OBJECTIVE >>
Write out each line exactly as it stands, please.

Records with modeling code:
___

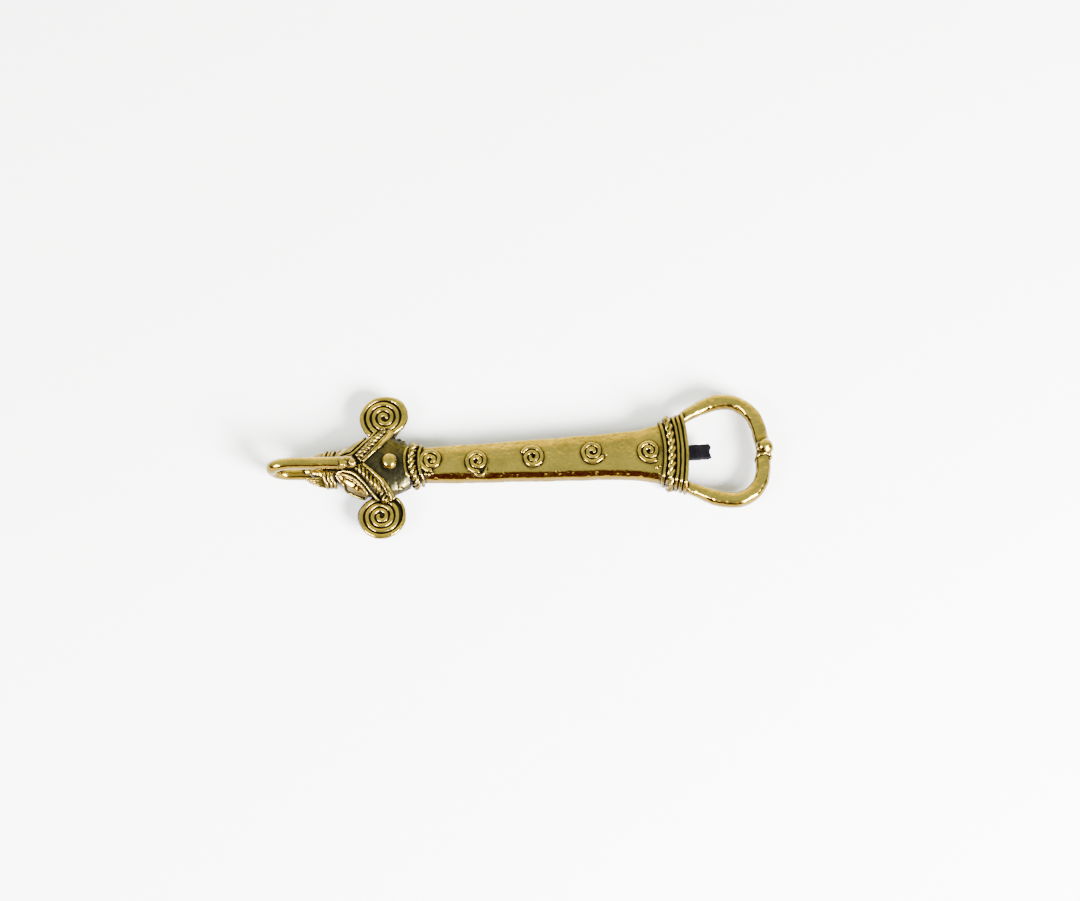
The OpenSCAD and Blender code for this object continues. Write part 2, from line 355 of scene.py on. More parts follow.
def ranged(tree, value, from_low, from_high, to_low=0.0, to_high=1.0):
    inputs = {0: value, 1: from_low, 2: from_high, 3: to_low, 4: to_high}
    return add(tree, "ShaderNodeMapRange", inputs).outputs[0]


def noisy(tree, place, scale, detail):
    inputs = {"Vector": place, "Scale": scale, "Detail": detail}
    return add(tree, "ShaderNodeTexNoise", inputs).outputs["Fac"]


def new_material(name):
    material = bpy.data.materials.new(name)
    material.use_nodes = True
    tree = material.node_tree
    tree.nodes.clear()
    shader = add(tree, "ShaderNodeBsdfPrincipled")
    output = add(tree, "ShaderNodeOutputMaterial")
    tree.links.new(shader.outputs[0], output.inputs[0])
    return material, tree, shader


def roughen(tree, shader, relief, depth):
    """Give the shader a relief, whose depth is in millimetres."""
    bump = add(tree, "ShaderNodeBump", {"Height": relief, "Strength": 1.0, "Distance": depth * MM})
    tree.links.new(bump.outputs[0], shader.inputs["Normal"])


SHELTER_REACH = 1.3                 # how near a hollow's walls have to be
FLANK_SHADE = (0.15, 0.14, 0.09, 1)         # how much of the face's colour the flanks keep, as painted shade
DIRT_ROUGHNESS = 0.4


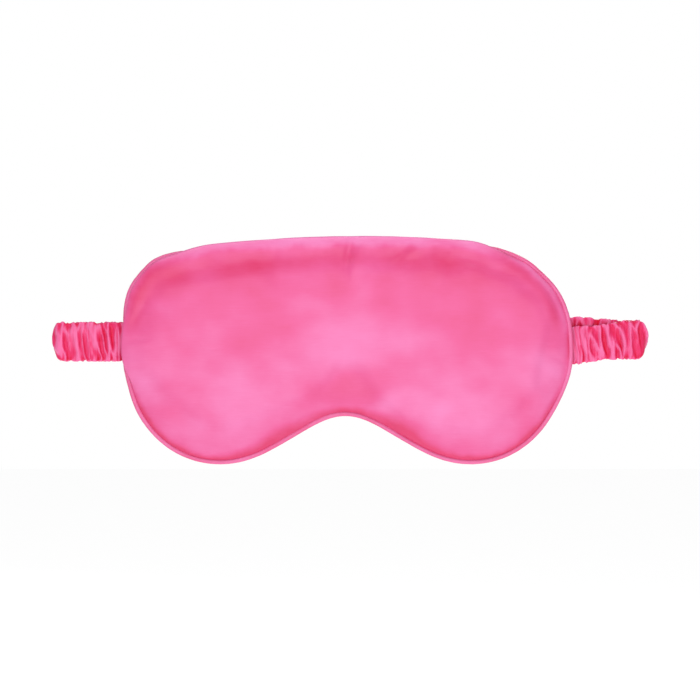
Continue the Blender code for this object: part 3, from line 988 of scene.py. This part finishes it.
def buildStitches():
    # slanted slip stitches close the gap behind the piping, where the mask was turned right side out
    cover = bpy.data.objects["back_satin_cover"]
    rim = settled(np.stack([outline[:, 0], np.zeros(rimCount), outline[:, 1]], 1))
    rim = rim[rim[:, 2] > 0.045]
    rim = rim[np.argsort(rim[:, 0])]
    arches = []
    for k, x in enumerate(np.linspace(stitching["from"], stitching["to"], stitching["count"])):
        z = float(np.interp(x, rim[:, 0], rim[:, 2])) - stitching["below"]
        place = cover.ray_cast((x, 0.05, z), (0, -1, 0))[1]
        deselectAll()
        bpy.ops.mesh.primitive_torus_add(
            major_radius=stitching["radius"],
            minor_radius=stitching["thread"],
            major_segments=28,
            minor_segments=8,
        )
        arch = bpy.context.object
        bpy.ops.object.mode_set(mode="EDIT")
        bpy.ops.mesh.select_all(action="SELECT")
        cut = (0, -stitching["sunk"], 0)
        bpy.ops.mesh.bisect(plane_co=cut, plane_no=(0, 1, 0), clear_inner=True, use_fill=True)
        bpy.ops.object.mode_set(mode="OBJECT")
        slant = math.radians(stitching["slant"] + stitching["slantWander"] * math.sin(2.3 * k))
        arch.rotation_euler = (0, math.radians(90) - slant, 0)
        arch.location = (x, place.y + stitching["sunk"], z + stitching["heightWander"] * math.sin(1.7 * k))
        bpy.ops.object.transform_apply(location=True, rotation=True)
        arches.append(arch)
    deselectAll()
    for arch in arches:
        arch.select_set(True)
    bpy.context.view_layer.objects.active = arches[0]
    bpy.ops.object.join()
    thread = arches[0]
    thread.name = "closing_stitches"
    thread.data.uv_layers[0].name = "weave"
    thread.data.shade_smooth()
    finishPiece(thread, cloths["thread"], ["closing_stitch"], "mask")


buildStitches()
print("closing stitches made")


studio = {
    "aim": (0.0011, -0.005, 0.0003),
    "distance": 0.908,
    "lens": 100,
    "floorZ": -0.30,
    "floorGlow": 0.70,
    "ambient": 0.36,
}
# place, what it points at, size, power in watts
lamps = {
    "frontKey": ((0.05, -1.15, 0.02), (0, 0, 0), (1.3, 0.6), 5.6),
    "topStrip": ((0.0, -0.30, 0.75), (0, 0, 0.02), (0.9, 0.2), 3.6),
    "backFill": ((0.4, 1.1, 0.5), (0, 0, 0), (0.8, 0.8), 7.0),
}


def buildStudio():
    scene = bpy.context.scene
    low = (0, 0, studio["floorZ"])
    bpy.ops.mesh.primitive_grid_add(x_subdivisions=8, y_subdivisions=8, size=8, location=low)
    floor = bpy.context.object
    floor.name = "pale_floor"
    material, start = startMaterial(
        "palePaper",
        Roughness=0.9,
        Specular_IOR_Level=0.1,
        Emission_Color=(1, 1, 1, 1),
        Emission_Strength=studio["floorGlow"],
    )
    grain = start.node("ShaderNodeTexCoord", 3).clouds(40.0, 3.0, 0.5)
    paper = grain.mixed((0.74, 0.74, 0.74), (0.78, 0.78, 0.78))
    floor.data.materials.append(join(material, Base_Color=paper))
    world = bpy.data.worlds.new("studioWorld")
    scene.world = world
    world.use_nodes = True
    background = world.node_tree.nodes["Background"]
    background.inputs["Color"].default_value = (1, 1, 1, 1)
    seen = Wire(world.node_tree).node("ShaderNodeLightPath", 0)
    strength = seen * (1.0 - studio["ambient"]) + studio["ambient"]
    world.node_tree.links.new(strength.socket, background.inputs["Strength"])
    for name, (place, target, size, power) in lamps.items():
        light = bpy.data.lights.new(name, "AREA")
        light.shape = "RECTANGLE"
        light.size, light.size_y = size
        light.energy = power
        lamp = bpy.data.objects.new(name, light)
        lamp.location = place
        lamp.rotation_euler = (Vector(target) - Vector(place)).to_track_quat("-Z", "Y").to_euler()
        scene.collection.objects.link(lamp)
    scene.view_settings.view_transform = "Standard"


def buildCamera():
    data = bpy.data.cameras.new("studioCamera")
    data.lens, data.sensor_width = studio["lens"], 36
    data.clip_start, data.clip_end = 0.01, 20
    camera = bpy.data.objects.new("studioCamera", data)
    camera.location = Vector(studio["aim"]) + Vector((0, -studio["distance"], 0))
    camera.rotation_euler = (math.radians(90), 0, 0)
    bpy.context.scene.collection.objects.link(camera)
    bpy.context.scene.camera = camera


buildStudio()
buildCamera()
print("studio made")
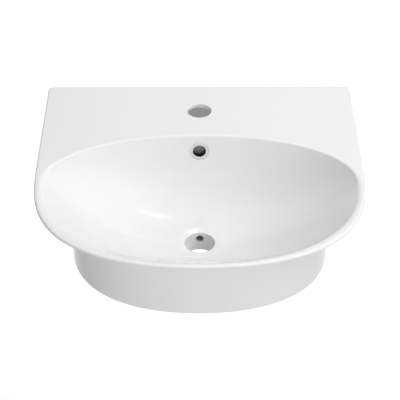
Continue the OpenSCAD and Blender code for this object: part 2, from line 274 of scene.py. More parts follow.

___

REPLY TO THE TASK >>
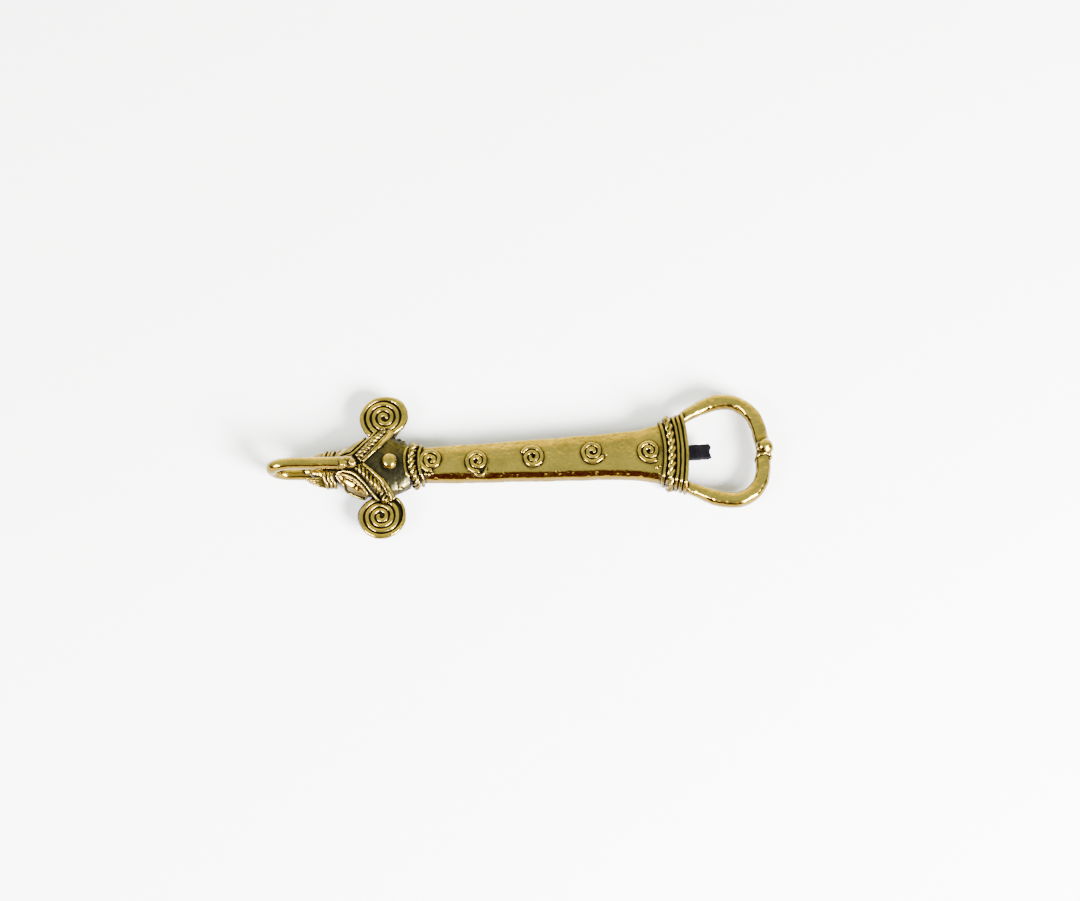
The OpenSCAD and Blender code for this object continues. Write part 2, from line 355 of scene.py on. More parts follow.
def ranged(tree, value, from_low, from_high, to_low=0.0, to_high=1.0):
    inputs = {0: value, 1: from_low, 2: from_high, 3: to_low, 4: to_high}
    return add(tree, "ShaderNodeMapRange", inputs).outputs[0]


def noisy(tree, place, scale, detail):
    inputs = {"Vector": place, "Scale": scale, "Detail": detail}
    return add(tree, "ShaderNodeTexNoise", inputs).outputs["Fac"]


def new_material(name):
    material = bpy.data.materials.new(name)
    material.use_nodes = True
    tree = material.node_tree
    tree.nodes.clear()
    shader = add(tree, "ShaderNodeBsdfPrincipled")
    output = add(tree, "ShaderNodeOutputMaterial")
    tree.links.new(shader.outputs[0], output.inputs[0])
    return material, tree, shader


def roughen(tree, shader, relief, depth):
    """Give the shader a relief, whose depth is in millimetres."""
    bump = add(tree, "ShaderNodeBump", {"Height": relief, "Strength": 1.0, "Distance": depth * MM})
    tree.links.new(bump.outputs[0], shader.inputs["Normal"])


SHELTER_REACH = 1.3                 # how near a hollow's walls have to be
FLANK_SHADE = (0.15, 0.14, 0.09, 1)         # how much of the face's colour the flanks keep, as painted shade
DIRT_ROUGHNESS = 0.4


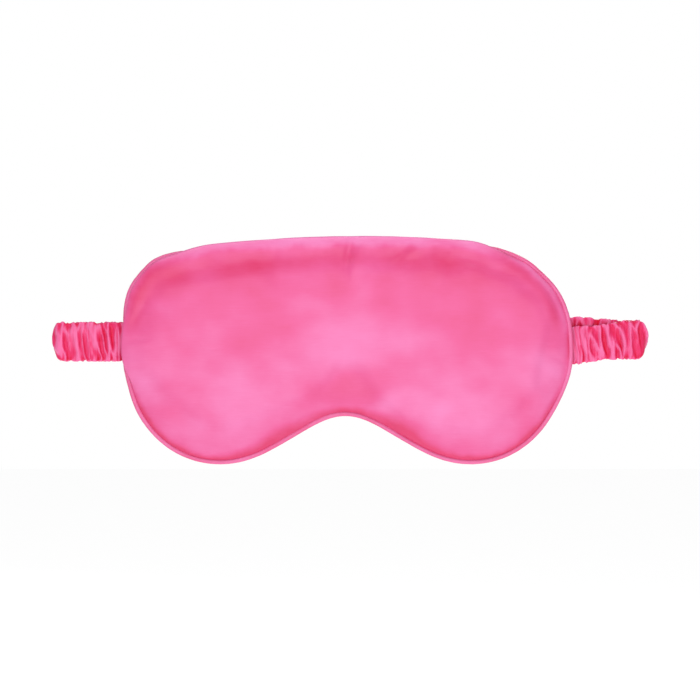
Continue the Blender code for this object: part 3, from line 988 of scene.py. This part finishes it.
def buildStitches():
    # slanted slip stitches close the gap behind the piping, where the mask was turned right side out
    cover = bpy.data.objects["back_satin_cover"]
    rim = settled(np.stack([outline[:, 0], np.zeros(rimCount), outline[:, 1]], 1))
    rim = rim[rim[:, 2] > 0.045]
    rim = rim[np.argsort(rim[:, 0])]
    arches = []
    for k, x in enumerate(np.linspace(stitching["from"], stitching["to"], stitching["count"])):
        z = float(np.interp(x, rim[:, 0], rim[:, 2])) - stitching["below"]
        place = cover.ray_cast((x, 0.05, z), (0, -1, 0))[1]
        deselectAll()
        bpy.ops.mesh.primitive_torus_add(
            major_radius=stitching["radius"],
            minor_radius=stitching["thread"],
            major_segments=28,
            minor_segments=8,
        )
        arch = bpy.context.object
        bpy.ops.object.mode_set(mode="EDIT")
        bpy.ops.mesh.select_all(action="SELECT")
        cut = (0, -stitching["sunk"], 0)
        bpy.ops.mesh.bisect(plane_co=cut, plane_no=(0, 1, 0), clear_inner=True, use_fill=True)
        bpy.ops.object.mode_set(mode="OBJECT")
        slant = math.radians(stitching["slant"] + stitching["slantWander"] * math.sin(2.3 * k))
        arch.rotation_euler = (0, math.radians(90) - slant, 0)
        arch.location = (x, place.y + stitching["sunk"], z + stitching["heightWander"] * math.sin(1.7 * k))
        bpy.ops.object.transform_apply(location=True, rotation=True)
        arches.append(arch)
    deselectAll()
    for arch in arches:
        arch.select_set(True)
    bpy.context.view_layer.objects.active = arches[0]
    bpy.ops.object.join()
    thread = arches[0]
    thread.name = "closing_stitches"
    thread.data.uv_layers[0].name = "weave"
    thread.data.shade_smooth()
    finishPiece(thread, cloths["thread"], ["closing_stitch"], "mask")


buildStitches()
print("closing stitches made")


studio = {
    "aim": (0.0011, -0.005, 0.0003),
    "distance": 0.908,
    "lens": 100,
    "floorZ": -0.30,
    "floorGlow": 0.70,
    "ambient": 0.36,
}
# place, what it points at, size, power in watts
lamps = {
    "frontKey": ((0.05, -1.15, 0.02), (0, 0, 0), (1.3, 0.6), 5.6),
    "topStrip": ((0.0, -0.30, 0.75), (0, 0, 0.02), (0.9, 0.2), 3.6),
    "backFill": ((0.4, 1.1, 0.5), (0, 0, 0), (0.8, 0.8), 7.0),
}


def buildStudio():
    scene = bpy.context.scene
    low = (0, 0, studio["floorZ"])
    bpy.ops.mesh.primitive_grid_add(x_subdivisions=8, y_subdivisions=8, size=8, location=low)
    floor = bpy.context.object
    floor.name = "pale_floor"
    material, start = startMaterial(
        "palePaper",
        Roughness=0.9,
        Specular_IOR_Level=0.1,
        Emission_Color=(1, 1, 1, 1),
        Emission_Strength=studio["floorGlow"],
    )
    grain = start.node("ShaderNodeTexCoord", 3).clouds(40.0, 3.0, 0.5)
    paper = grain.mixed((0.74, 0.74, 0.74), (0.78, 0.78, 0.78))
    floor.data.materials.append(join(material, Base_Color=paper))
    world = bpy.data.worlds.new("studioWorld")
    scene.world = world
    world.use_nodes = True
    background = world.node_tree.nodes["Background"]
    background.inputs["Color"].default_value = (1, 1, 1, 1)
    seen = Wire(world.node_tree).node("ShaderNodeLightPath", 0)
    strength = seen * (1.0 - studio["ambient"]) + studio["ambient"]
    world.node_tree.links.new(strength.socket, background.inputs["Strength"])
    for name, (place, target, size, power) in lamps.items():
        light = bpy.data.lights.new(name, "AREA")
        light.shape = "RECTANGLE"
        light.size, light.size_y = size
        light.energy = power
        lamp = bpy.data.objects.new(name, light)
        lamp.location = place
        lamp.rotation_euler = (Vector(target) - Vector(place)).to_track_quat("-Z", "Y").to_euler()
        scene.collection.objects.link(lamp)
    scene.view_settings.view_transform = "Standard"


def buildCamera():
    data = bpy.data.cameras.new("studioCamera")
    data.lens, data.sensor_width = studio["lens"], 36
    data.clip_start, data.clip_end = 0.01, 20
    camera = bpy.data.objects.new("studioCamera", data)
    camera.location = Vector(studio["aim"]) + Vector((0, -studio["distance"], 0))
    camera.rotation_euler = (math.radians(90), 0, 0)
    bpy.context.scene.collection.objects.link(camera)
    bpy.context.scene.camera = camera


buildStudio()
buildCamera()
print("studio made")
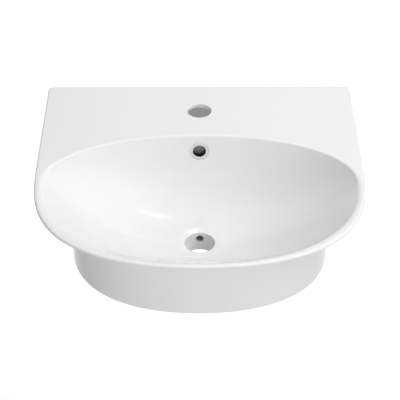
Continue the OpenSCAD and Blender code for this object: part 2, from line 274 of scene.py. More parts follow.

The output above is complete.